By Brian Spencer
In Vietnam, culinary success often breeds shameless imitation, though you might instead simply call it “targeted entrepreneurial spirit”. Guidebooks with exact addresses and names of restaurants are perhaps a more valuable tool than in any neighboring countries, at least when you’re in search of somewhere specific.
It’s not uncommon to see a handful of restaurants with the same or very similar name, each advertising an identical specialty, all of them lined up along the same road, the imitators riding the coattails of the well-known original by staking their lot on confusion with the real thing. And confusion does happen: on my first visit to Saigon, in fact, I mistook one vegetarian restaurant I’d read about with its copycat, located right next door, their addresses distinct only by a letter tacked on after the numerals.
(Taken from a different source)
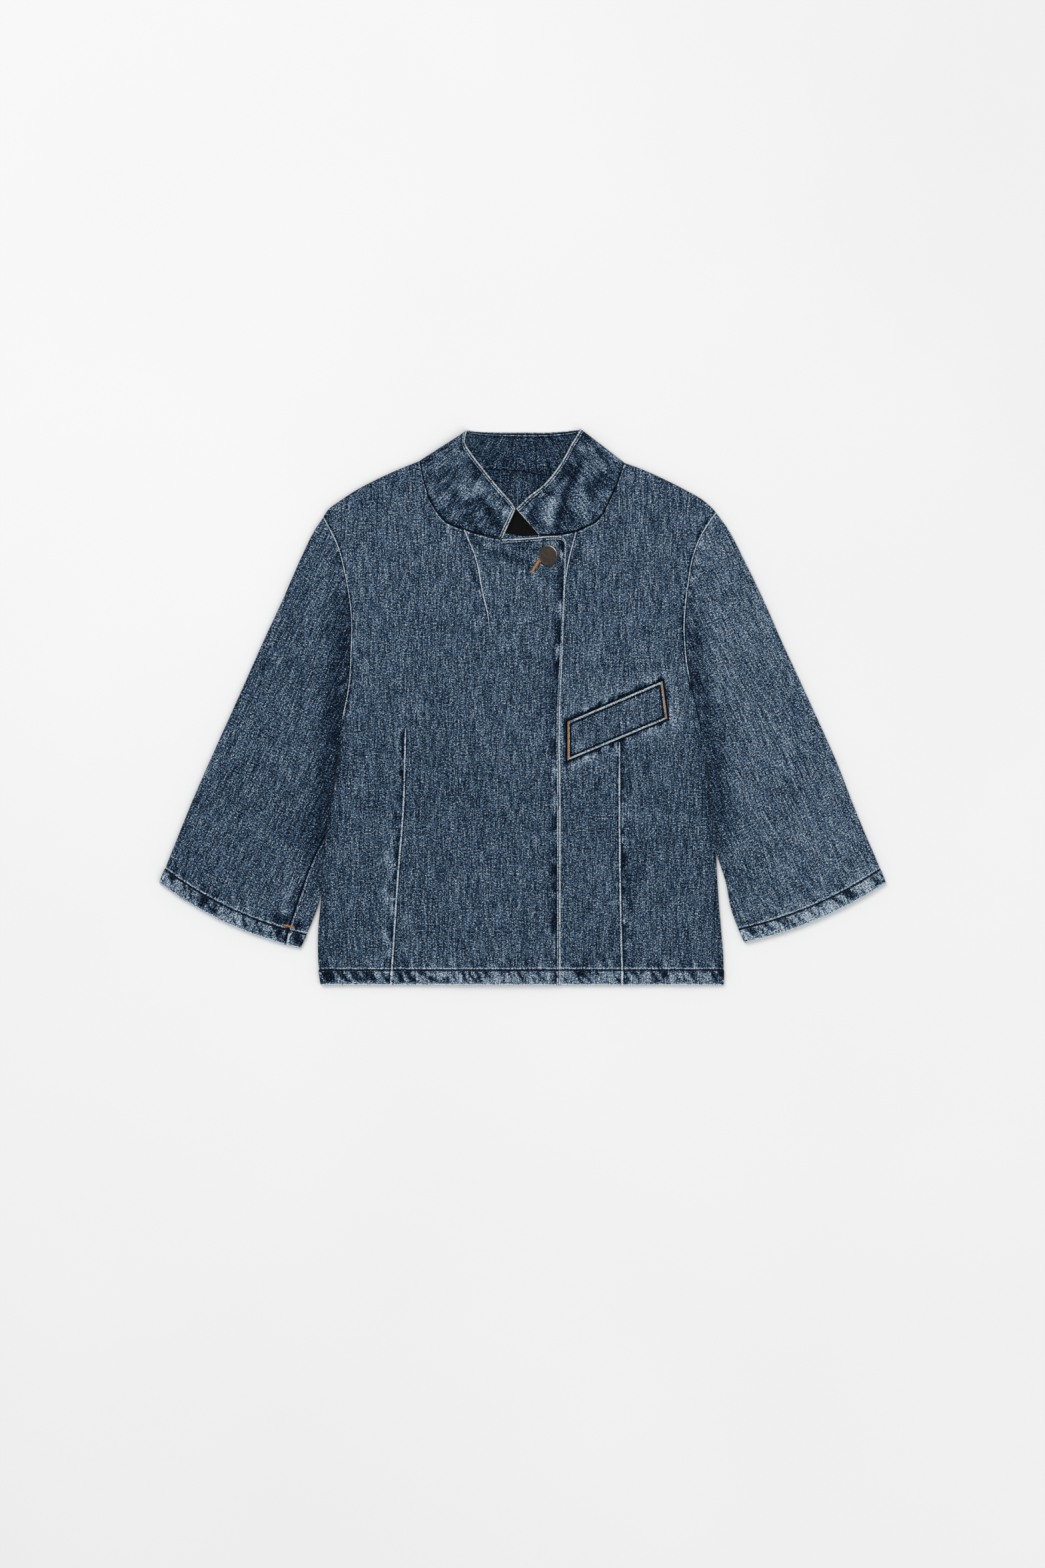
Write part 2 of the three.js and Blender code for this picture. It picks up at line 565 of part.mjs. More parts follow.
// Facing: hangs from the back neck seam, shorter towards its two ends
function facingGeometry() {
  const neck = curve(BACK_NECK);
  const grid = Array.from({ length: FACING.cellsDown + 1 }, (_, j) =>
    Array.from({ length: FACING.cellsAlong + 1 }, (_, i) => {
      const share = i / FACING.cellsAlong;
      const top = neck.getPointAt(lerp(FACING.from, FACING.to, share));
      const depth = (top.y - SEAM_GAP - FACING.foot) * (1 - FACING.taper * Math.abs(2 * share - 1));
      const y = top.y - SEAM_GAP - depth * (1 - j / FACING.cellsDown);
      return new THREE.Vector3(top.x, y, FACING.middle);
    }));
  return wallGeometry(grid);
}

function labelGeometry() {
  const geometry = new THREE.BoxGeometry(LABEL.width, LABEL.height, LABEL.wall);
  return geometry.translate(LABEL.x, LABEL.y, LABEL.underside + LABEL.wall / 2);
}

// Welt: its grid spans the four corners and lies just clear of the left front
function weltGeometry() {
  const [lowerInner, lowerOuter, upperInner, upperOuter] = xy([
    WELT.lowerInner, WELT.lowerOuter, WELT.upperInner, WELT.upperOuter,
  ]);
  const above = HALF_WALL + SEAM_GAP + WELT.spare + WELT.wall / 2;
  const grid = Array.from({ length: WELT.cellsAcross + 1 }, (_, j) =>
    Array.from({ length: WELT.cellsAlong + 1 }, (_, i) => {
      const low = lowerInner.clone().lerp(lowerOuter, i / WELT.cellsAlong);
      const high = upperInner.clone().lerp(upperOuter, i / WELT.cellsAlong);
      const p = low.lerp(high, j / WELT.cellsAcross);
      return p.setZ(frontHeight("left", p.x, p.y) + above);
    }));
  return wallGeometry(grid, () => WELT.wall / 2, () => WELT.wall / 2);
}

function solidOf(geometry) {
  const bare = geometry.clone();
  bare.deleteAttribute("normal");
  bare.deleteAttribute("uv");
  const merged = mergeVertices(bare);
  return new wasm.Manifold(new wasm.Mesh({
    numProp: 3,
    vertProperties: new Float32Array(merged.getAttribute("position").array),
    triVerts: new Uint32Array(merged.getIndex().array),
  }));
}

function geometryOf(solid) {
  const { vertProperties, triVerts } = solid.getMesh();
  const geometry = new THREE.BufferGeometry();
  geometry.setAttribute("position", new THREE.Float32BufferAttribute(vertProperties, 3));
  geometry.setIndex(new THREE.Uint32BufferAttribute(triVerts, 1));
  return geometry;
}

// Eyelet and slit, cut through the right front
function buttonholeCutter() {
  const { eyeRadius, sides, length, slit, heading, depth } = BUTTONHOLE;
  const eyelet = new THREE.CylinderGeometry(eyeRadius, eyeRadius, depth, sides).rotateX(Math.PI / 2);
  const cut = new THREE.BoxGeometry(length, slit, depth).translate(length / 2, 0, 0).rotateZ(heading);
  for (const geometry of [eyelet, cut]) geometry.translate(BUTTON.x, BUTTON.y, FRONT_LAYER + LAP_LIFT);
  return solidOf(eyelet).add(solidOf(cut));
}

// Button: a shallow dome in a raised rim, tilted on its shank
function buttonGeometry() {
  const { radius, capFoot, rimFoot, rimTop, dishTop, dome } = BUTTON;
  const profile = [
    [0, capFoot], [radius * 0.9, capFoot], [radius, rimFoot], [radius, rimTop - HALF_WALL],
    [radius * 0.93, rimTop], [radius * 0.82, rimTop], [radius * 0.76, dishTop],
    [radius * 0.5, dome - HALF_WALL], [0, dome],
  ].map(([x, y]) => new THREE.Vector2(x, y));
  const tiltAxis = new THREE.Vector3(-Math.sin(BUTTON.tiltHeading), Math.cos(BUTTON.tiltHeading), 0);
  const cap = new THREE.LatheGeometry(profile, BUTTON.sides)
    .rotateX(Math.PI / 2)
    .applyMatrix4(new THREE.Matrix4().makeRotationAxis(tiltAxis, BUTTON.tilt))
    .translate(BUTTON.x, BUTTON.y, BUTTON.middle);
  const foot = FRONT_LAYER + HALF_WALL + SEAM_GAP;
  const height = BUTTON.middle - foot;
  const shank = new THREE.CylinderGeometry(BUTTON.shankRadius, BUTTON.shankRadius, height, BUTTON.shankSides)
    .rotateX(Math.PI / 2)
    .translate(BUTTON.x, BUTTON.y, foot + height / 2);
  return geometryOf(solidOf(cap).add(solidOf(shank)));
}

const jacket = new THREE.Group();

function addPiece(name, geometry, material) {
  const mesh = new THREE.Mesh(geometry, material);
  mesh.name = name;
  jacket.add(mesh);
}

addPiece("back", backGeometry(), MATERIALS.denim);
addPiece("front_left", frontGeometry("left"), MATERIALS.denim);
const rightFront = solidOf(frontGeometry("right")).subtract(buttonholeCutter());
addPiece("front_right", geometryOf(rightFront), MATERIALS.denim);
addPiece("sleeve_right", sleeveGeometry("right"), MATERIALS.denim);
addPiece("sleeve_left", sleeveGeometry("left"), MATERIALS.denim);
addPiece("collar", collarGeometry(), MATERIALS.denim);
addPiece("back_neck_facing", facingGeometry(), MATERIALS.denimInside);
addPiece("neck_label", labelGeometry(), MATERIALS.label);
addPiece("pocket_welt", weltGeometry(), MATERIALS.denim);
addPiece("button", buttonGeometry(), MATERIALS.button);

export default jacket;
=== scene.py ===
"""Short denim jacket with a stand collar, laid flat: the looks of its cloth, thread and button."""
import math

import bpy
import numpy as np
from bpy.props import FloatProperty, FloatVectorProperty, IntProperty, PointerProperty
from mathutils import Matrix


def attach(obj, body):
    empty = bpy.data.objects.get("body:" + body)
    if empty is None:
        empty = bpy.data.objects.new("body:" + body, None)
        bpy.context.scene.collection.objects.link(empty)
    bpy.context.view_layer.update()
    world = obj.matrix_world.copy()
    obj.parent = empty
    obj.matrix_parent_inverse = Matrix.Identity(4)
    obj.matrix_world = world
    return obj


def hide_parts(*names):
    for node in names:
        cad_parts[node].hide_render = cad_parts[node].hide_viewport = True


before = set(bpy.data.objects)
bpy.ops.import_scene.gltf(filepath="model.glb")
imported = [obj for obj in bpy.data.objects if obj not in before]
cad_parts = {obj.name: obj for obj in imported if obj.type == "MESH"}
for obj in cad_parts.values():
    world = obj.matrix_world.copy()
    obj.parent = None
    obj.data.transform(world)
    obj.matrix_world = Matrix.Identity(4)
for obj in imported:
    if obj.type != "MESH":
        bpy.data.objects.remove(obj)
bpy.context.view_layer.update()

bl_info = {
    "name": "Denim Jacket",
    "version": (1, 0, 0),
    "blender": (4, 5, 0),
    "location": "3D View > Sidebar > Jacket",
    "description": "Builds a short stand-collar denim jacket, laid flat, piece by piece",
    "category": "Object",
}

# The jacket is worked out in millimetres and put into its meshes in metres.
# +X is the viewer's right, +Y points from hem to collar, +Z is up, off the surface.
MM = 0.001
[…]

So it is with Cha Ca La Vong, one of Hanoi’s oldest restaurants with a history dating back more than 100 years. Located on aptly named Chả Cá in the heart of the Hoan Kiem district, Cha Ca La Vong has a handful of competitors next door and across the street also peddling versions of their one-and-only signature dish. I’m sure the cha ca (grilled fish) at each one is delicious. When I have more time in Hanoi I’d like to compare and contrast, but if you’re only passing through and count the number of meals you can squeeze in on your hands, put this praised eating house near the top of your to-eat list–and, of course, make sure you’re at the right place.
You’ll know you’re there if it’s closed in the afternoon and, during high season, if there’s a line to get in when it’s open. A host will likely direct you left of the entrance and up a narrow staircase, opening into a plain, somewhat cramped second-floor dining room with aqua-colored walls, bare wooden tables, and five-paned balcony windows. Two old wooden cabinets crammed with liquor bottles, glasses, and sundry bric-a-brac occupy one corner of the room, while a household altar laden with offerings of fruits and flowers is mounted on the wall above a small Carlsberg beer placard.
On your table, Cha Ca La Vong’s laminated menu, which really is little more than informational courtesy: you’ll be having the grilled fish.
First a plate of peanuts and heaping bowls of rice vermicelli and fresh greens are brought to the table, all essential ingredients for what follows next. Presented in a weathered, fired metal pan flavored with juices from hundreds of prior servings, lean hunks of white fish sizzle in a buttery turmeric base. Add copious amounts of the greens to the bubbling vat, leeks and dill and coriander and spring onion, the lilting aromas teasing an orchestra of flavor. When you’re ready, when you can’t wait any longer, scoop the fish and sauce and now forest-colored greens over the vermicelli, season to taste with peanuts, chili peppers, and chili sauce, and dig in. This is the stuff good dreams are made of.
Like in so many Vietnamese delicacies, the cha ca here is a delicate balance of light, simple, satisfying ingredients that as a whole smell and taste every bit as bright and happy as the individual parts.
I’ve read a number of criticisms, most of them having to do with the price and the service, some of them with the portion size. (I don’t understand the latter.) At VND170,000 per person, it’s certainly (much) more expensive than the food served at many of Hanoi’s fantastic street stalls and shops, though for perspective that works out to about US$8–not exactly blind robbery. We all have our own budgets, but in Southeast Asia price comparison for price comparison’s sake generally irks me, particularly when it comes to cheap vs. cheaper. Overpaying for low-quality foods or goods is one thing; paying a slightly inflated price for a world-famous dish at a historic restaurant is another one entirely.
Service is indifferent, though I wouldn’t say unfriendly, but this is something easily overlooked given the limited interaction you’ll have with the staff–remember, the only thing you’ll need to order is a beverage, unless you want a second serving (and you very well might).
One thing is certainly true: Cha Ca La Vong is a one-dish pony, though that’s more badge of triumph than stumbling block. Here, when you do one thing so well for more than a century, there’s no point in doing anything else at all.
Cha Ca La Vong is located at 14 Chả Cá in Hanoi’s Hoan Kiem district. +84 4 3825 3929.